# [Supplied information]
------------------------------

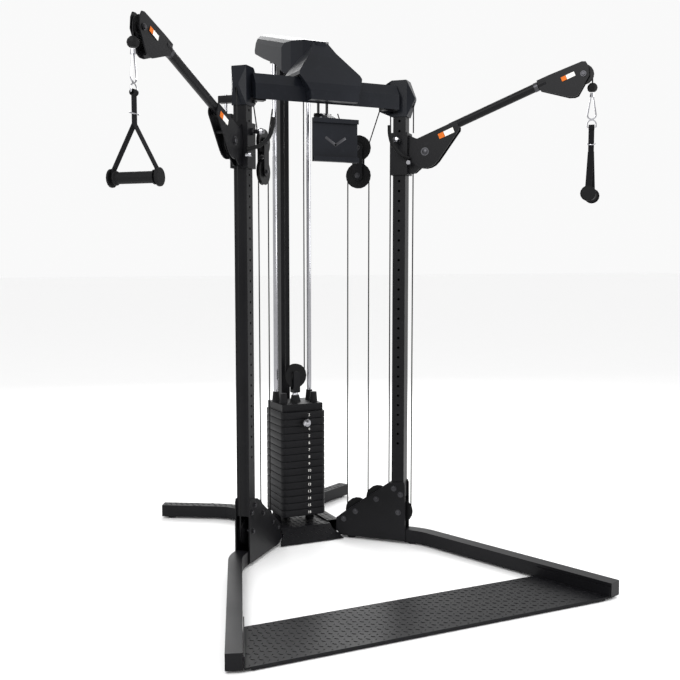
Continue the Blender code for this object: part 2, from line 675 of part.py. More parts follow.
def pulleys():
    places = {"base_pulley": BASE_PULLEY, "front_gusset_pulley": FRONT_GUSSET_PULLEY,
              "rear_gusset_pulley": REAR_GUSSET_PULLEY,
              "block_upper_pulley": (BLOCK_X, BLOCK_UPPER_Z),
              "block_lower_pulley": (BLOCK_X, BLOCK_LOWER_Z)}
    for name, (x, z) in places.items():
        pair(pulley(PULLEY_RADIUS, PULLEY_GROOVE), name, PULLEY_NYLON, (x, 0, z))
    pair(pulley(PIVOT_PULLEY_RADIUS, PIVOT_GROOVE), "pivot_pulley", PULLEY_NYLON,
         (PIVOT[0], 0, PIVOT[1]))
    centre_piece(pulley(PULLEY_RADIUS, PULLEY_GROOVE), "stack_pulley", PULLEY_NYLON,
                 (0, STACK_Y, STACK_PULLEY_Z), STACK_PULLEY_TURN)
    pair(pulley(HEAD_PULLEY_RADIUS, HEAD_PULLEY_GROOVE, 0.015), "head_pulley", PULLEY_NYLON,
         arm_point(*HEAD_PULLEY_AT), ARM_ANGLE)


def floating_blocks():
    """Two cheeks joined between the pulleys, hung in the cable's two loops."""
    span = (BLOCK_UPPER_Z - BLOCK_LOWER_Z) / 2
    outline = arc((0, span), 0.021, 0, 180, 7) + arc((0, -span), 0.021, 180, 360, 7)
    cheeks = [plate(outline, 0.004, "xz", s * 0.0125) for s in (-1, 1)]
    bridge = box((-0.017, -0.012, -0.0025), (0.017, 0.012, 0.0025))
    pair(union(cheeks[0], bridge, cheeks[1]), "block", FRAME_PAINT,
         (BLOCK_X, 0, BLOCK_LOWER_Z + span))


# ---- carriage and arm ---------------------------------------------------------------
def carriages():
    """Sleeve on the column with two cheeks that carry the arm's pivot."""
    sleeve = box((-0.0335, -CARRIAGE_OUT, CARRIAGE_BOTTOM), (0.0345, CARRIAGE_OUT, CARRIAGE_TOP))
    outline = [(0.030, CARRIAGE_TOP - 0.006), (0.058, CARRIAGE_TOP - 0.020)]
    outline += arc(PIVOT, 0.040, 50, -80, 8)
    outline += [(0.060, CARRIAGE_BOTTOM + 0.008), (0.030, CARRIAGE_BOTTOM + 0.004)]
    cheeks = [plate(outline, CHEEK_THICK, "xz", s * CHEEK_MIDDLE) for s in (-1, 1)]
    boss = cylinder((0, -CARRIAGE_OUT - 0.004, PIN_HOLE_Z), 0.013, 0.012, "y", 12)
    body = union(sleeve, *cheeks, boss)
    clear = HALF + 0.0006
    bore = box((-clear, -clear, 1.40), (clear, clear, 1.70))
    pin_bore = cylinder((0, -CARRIAGE_OUT, PIN_HOLE_Z), 0.0050, 0.04, "y", 10)
    body = cut(body, bore, pin_bore)
    body.data.transform(Matrix.Translation((0, 0, -CARRIAGE_BOTTOM)))
    pair(body, "carriage", FRAME_PAINT, (0, 0, CARRIAGE_BOTTOM))

    shaft = cylinder((0, -0.03815, 0), 0.0045, 0.0251, "y", 10)
    knob = turned([(0, -0.082), (0.0095, -0.080), (0.012, -0.070), (0.0065, -0.0450),
                   (0, -0.0450)], (0, 0, 0), "y", 14)
    pair(union(shaft, knob), "carriage_pin", CHROME, (0, 0, PIN_HOLE_Z))


def arm_point(x, z):
    """A point of the arm's frame in the column frame."""
    c, s = math.cos(ARM_ANGLE), math.sin(ARM_ANGLE)
    return (PIVOT[0] + c * x - s * z, 0, PIVOT[1] + s * x + c * z)


def arms():
    """Round tube between two root plates around the pivot, drawn about the pivot."""
    length = ARM_END - ARM_START
    tube = cylinder(((ARM_START + ARM_END) / 2, 0, ARM_LINE), ARM_RADIUS, length, "x", 16)
    bore = cylinder(((ARM_START + ARM_END) / 2 - 0.0025, 0, ARM_LINE), ARM_RADIUS - 0.0025,
                    length - 0.003, "x", 16)
    mouth = cylinder((ARM_START, 0, ARM_LINE), ARM_RADIUS - 0.0025, 0.02, "x", 16)
    way = cylinder((ARM_END, 0, ARM_LINE), 0.0055, 0.02, "x", 10)
    top = ROOT_RADIUS * math.sin(math.radians(112))
    root = arc((0, 0), ROOT_RADIUS, 112, 302, 12) + [(0.150, 0.0204), (0.1545, 0.0300),
                                                    (0.1545, top)]
    plates = [plate(root, 0.004, "xz", s * ROOT_MIDDLE) for s in (-1, 1)]
    stop = cylinder((0.080, 0, -0.010), 0.0055, 2 * ROOT_MIDDLE, "y", 10)
    body = union(cut(tube, bore, mouth, way), *plates, stop)
    pair(body, "arm", FRAME_PAINT, (PIVOT[0], 0, PIVOT[1]), ARM_ANGLE)


HEAD_OUTLINE = [(0.0010, 0.0185), (0.0520, 0.0180), (0.1710, 0.0125), (0.1840, 0.0065),
                (0.1870, -0.0120), (0.1780, -0.0450), (0.1180, -0.0940), (0.1040, -0.0940),
                (0.0850, -0.0861), (0.0010, -0.0200)]


def arm_heads():
    """Swivelling pulley bracket, drawn about the arm tube's end."""
    cheeks = [plate(HEAD_OUTLINE, 0.004, "xz", s * HEAD_CHEEK) for s in (-1, 1)]
    collar = cylinder((0.0150, 0, 0), 0.0190, 0.0290, "x", 16)
    bridge = box((0.088, -HEAD_CHEEK, -0.085), (0.102, HEAD_CHEEK, -0.075))
    body = union(collar, *cheeks, bridge)
    body = cut(body, cylinder((0.015, 0, 0), 0.0055, 0.05, "x", 10))
    pair(body, "arm_head", FRAME_PAINT, arm_point(ARM_END + GAP, ARM_LINE), ARM_ANGLE)


# ---- handle -------------------------------------------------------------------------
def handles():
    """Ball stop and carabiner, hanging from the head's pulley."""
    stop = union(ball((0, 0, BALL_Z - SWING_Z), BALL_RADIUS, 12),
                 cylinder((0, 0, BALL_Z - SWING_Z + 0.0210), CABLE_RADIUS, 0.020, "z", 8))
    cap = box((-0.05, -0.05, -0.05), (0.05, 0.05, 0.0100))
    pair(cut(stop, cap), "ball_stop", RUBBER, (HANDLE_X, 0, SWING_Z))

    low = CLIP_LOW - SWING_Z
    half = 0.0150
    loop = in_xz([(0.0040, -0.0060)] + arc((0, low + half), half, 20, -200, 11)
                 + [(-0.0040, -0.0060)])
    ring_z = STRAP_TOP - SWING_Z + 0.0100
    ring = in_xz([(RING_RADIUS, ring_z - 0.0100)] + arc((0, ring_z), RING_RADIUS, 0, 180, 9)
                 + [(-RING_RADIUS, ring_z - 0.0100)])
    body = union(cylinder((0, 0, -0.0020), 0.0095, 0.0140, "z", 12, 0.0075),
                 wire(loop, 0.0027, True), wire(ring, 0.0023, True))
    pair(body, "clip", CHROME, (HANDLE_X, 0, SWING_Z))
    straps()
    grips()


def straps():
    """Webbing tab on the ring, and the two legs of the triangle down to the grip."""
    fork, grip, top = STRAP_FORK - SWING_Z, GRIP_Z - SWING_Z, STRAP_TOP - SWING_Z
    outer, thick, wide = GRIP_LENGTH / 2 - 0.0135, 0.0035, 0.0100
    eye = cylinder((0, 0, top), 0.0098, 2 * wide, "x", 14)
    body = union(box((-wide, -0.0028, fork - 0.004), (wide, 0.0028, top)), eye)
    body = cut(body, cylinder((0, 0, top), 0.0062, 0.05, "x", 14))
    for s in (-1, 1):
        leg = plate(ribbon([(0.0, fork), (s * outer, grip + 0.024), (s * outer, grip - 0.013)],
                           thick / 2), 2 * wide + 0.002, "yz")
        leg = cut(leg, cylinder((0, s * outer, grip), 0.0103, 0.02, "y", 14))
        body = union(body, leg)
    pair(body, "strap", WEBBING, (HANDLE_X, 0, SWING_Z))


def grips():
    """Grip sleeve with a flange outside the strap at each end."""
    half = GRIP_LENGTH / 2
    inner = half - 0.0185
    profile = [(0, half), (0.022, half), (FLANGE_RADIUS, half - 0.003),
               (FLANGE_RADIUS, half - 0.0085), (0.0100, half - 0.0085), (0.0100, inner),
               (0.0215, inner), (0.0215, inner - 0.004), (GRIP_RADIUS, inner - 0.007)]
    profile = profile + [(r, -h) for r, h in reversed(profile)]
    pair(turned(profile, (0, 0, 0), "y", 16), "grip", RUBBER, (HANDLE_X, 0, GRIP_Z))


# ---- cables -------------------------------------------------------------------------
def tangent_angle(lower, upper, radius):
    """Direction in degrees of the normal shared by two equal wheels touched from below."""
    rise = math.atan2(upper[1] - lower[1], upper[0] - lower[0])
    return math.degrees(rise) - 90


def cables():
    """The arm cable's runs on the frame and round the block, and the stack's cable."""
    g = PULLEY_GROOVE
    front, rear, base = FRONT_GUSSET_PULLEY, REAR_GUSSET_PULLEY, BASE_PULLEY
    # top anchor of the carriage, over the housing pulley, down behind, under the front pulley
    top = TOP_PULLEY
    riser = ([(top[0] + 0.046, CARRIAGE_TOP + GAP)] + arc(top, 0.046, 0, 180, 11)
             + arc(front, g, 0, -180, 11))
    pair(wire(in_xz(riser), CABLE_RADIUS), "riser_cable", CABLE_BLACK)

    # up from the front pulley, over the block's lower pulley, down to the rear pulley
    low = (BLOCK_X, BLOCK_LOWER_Z)
    loop = ([(BLOCK_X + g, front[1] + 0.002)] + arc(low, g, 0, 180, 11)
            + [(BLOCK_X - g, rear[1] + 0.002)])
    pair(wire(in_xz(loop), CABLE_RADIUS), "lower_loop_cable", CABLE_BLACK)

    # under the rear and base pulleys, up the column's outer side, over the pivot pulley
    under = tangent_angle(rear, base, g)
    run = (arc(rear, g, -180, under, 8) + arc(base, g, under, 0, 8)
           + arc(PIVOT, PIVOT_GROOVE, 180, 90 + math.degrees(ARM_ANGLE), 6))
    run.append(arm_point(ARM_START - 0.004, PIVOT_GROOVE)[::2])
    pair(wire(in_xz(run), CABLE_RADIUS), "column_cable", CABLE_BLACK)

    # beam anchor, under the block's upper pulley, up to the hood
    up = (BLOCK_X, BLOCK_UPPER_Z)
    hang = [(-0.0886, 1.7060)] + arc(up, g, 14, -194, 13) + [(-0.262, 1.706)]
    pair(wire(in_xz(hang), CABLE_RADIUS), "upper_loop_cable", CABLE_BLACK)

    # the stack's own loop, from the hood under the stack pulley
    z = STACK_PULLEY_Z
    u = [(g, 1.895)] + arc((0, z), g, 0, -180, 13) + [(-g, 1.895)]
    centre_piece(wire(in_xz(u), CABLE_RADIUS), "stack_cable", CABLE_BLACK, (0, STACK_Y, 0),
                 STACK_PULLEY_TURN)


# ---- tablet tray --------------------------------------------------------------------
def tablet_tray():
    """Tilting tray in front of the beam, with a lip above and below."""
    pivot_y, pivot_z = TRAY_PIVOT
    front = TRAY_Y - pivot_y
    low, high = 1.485 - pivot_z, 1.641 - pivot_z
    section = [(front - 0.016, low), (front - 0.016, low + 0.018), (front - 0.012, low + 0.018),
               (front - 0.012, low + 0.005), (front, low + 0.005), (front, high - 0.005),
               (front - 0.008, high - 0.005), (front - 0.008, high - 0.016),
               (front - 0.012, high - 0.016), (front - 0.012, high), (front + 0.005, high),
               (front + 0.005, low)]
    tray = plate(section, 0.180, "yz")
    bracket = plate([(front + 0.002, -0.070), (front + 0.002, -0.030), (-0.020, 0.0060),
                     (0.006, 0.0060), (0.006, -0.0060), (-0.022, -0.0070), (front + 0.014, -0.045),
                     (front + 0.014, -0.070)], 0.0300, "yz")
    centre_piece(union(tray, bracket), "tablet_tray", COVER_PLASTIC, (0, pivot_y, pivot_z))


columns()
side_bases()
step_plate()
rear_base()
upright_and_rods()
top_frame()
top_cover()
hood()
weight_stack()
pulleys()
floating_blocks()
carriages()
arms()
arm_heads()
handles()
cables()
tablet_tray()
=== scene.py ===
"""Looks of a cable crossover machine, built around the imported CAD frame."""
import bpy
import bmesh
import json
import math
from mathutils import Matrix, Vector

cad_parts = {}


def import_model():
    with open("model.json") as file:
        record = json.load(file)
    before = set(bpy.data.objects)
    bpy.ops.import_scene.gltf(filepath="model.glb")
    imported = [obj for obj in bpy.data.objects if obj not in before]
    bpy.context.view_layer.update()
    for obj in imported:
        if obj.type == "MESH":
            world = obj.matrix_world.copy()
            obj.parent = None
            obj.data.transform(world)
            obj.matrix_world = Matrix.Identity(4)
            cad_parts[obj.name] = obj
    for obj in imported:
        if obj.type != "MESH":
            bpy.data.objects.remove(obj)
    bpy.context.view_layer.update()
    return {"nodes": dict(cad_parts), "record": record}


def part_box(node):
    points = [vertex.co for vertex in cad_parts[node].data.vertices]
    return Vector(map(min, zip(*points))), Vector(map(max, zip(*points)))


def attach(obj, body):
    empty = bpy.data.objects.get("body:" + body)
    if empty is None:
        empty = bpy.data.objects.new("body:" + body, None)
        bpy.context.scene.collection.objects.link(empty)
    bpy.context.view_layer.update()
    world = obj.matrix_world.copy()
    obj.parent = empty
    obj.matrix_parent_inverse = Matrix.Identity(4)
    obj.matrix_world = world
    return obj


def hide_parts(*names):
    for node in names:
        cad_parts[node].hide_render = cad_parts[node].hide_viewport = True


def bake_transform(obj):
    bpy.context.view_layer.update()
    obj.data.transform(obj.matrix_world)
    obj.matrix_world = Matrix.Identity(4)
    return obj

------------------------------

# [Problem description]
Find each line with the string "names" and copy it out.

# [Finished answer]
def hide_parts(*names):
    for node in names:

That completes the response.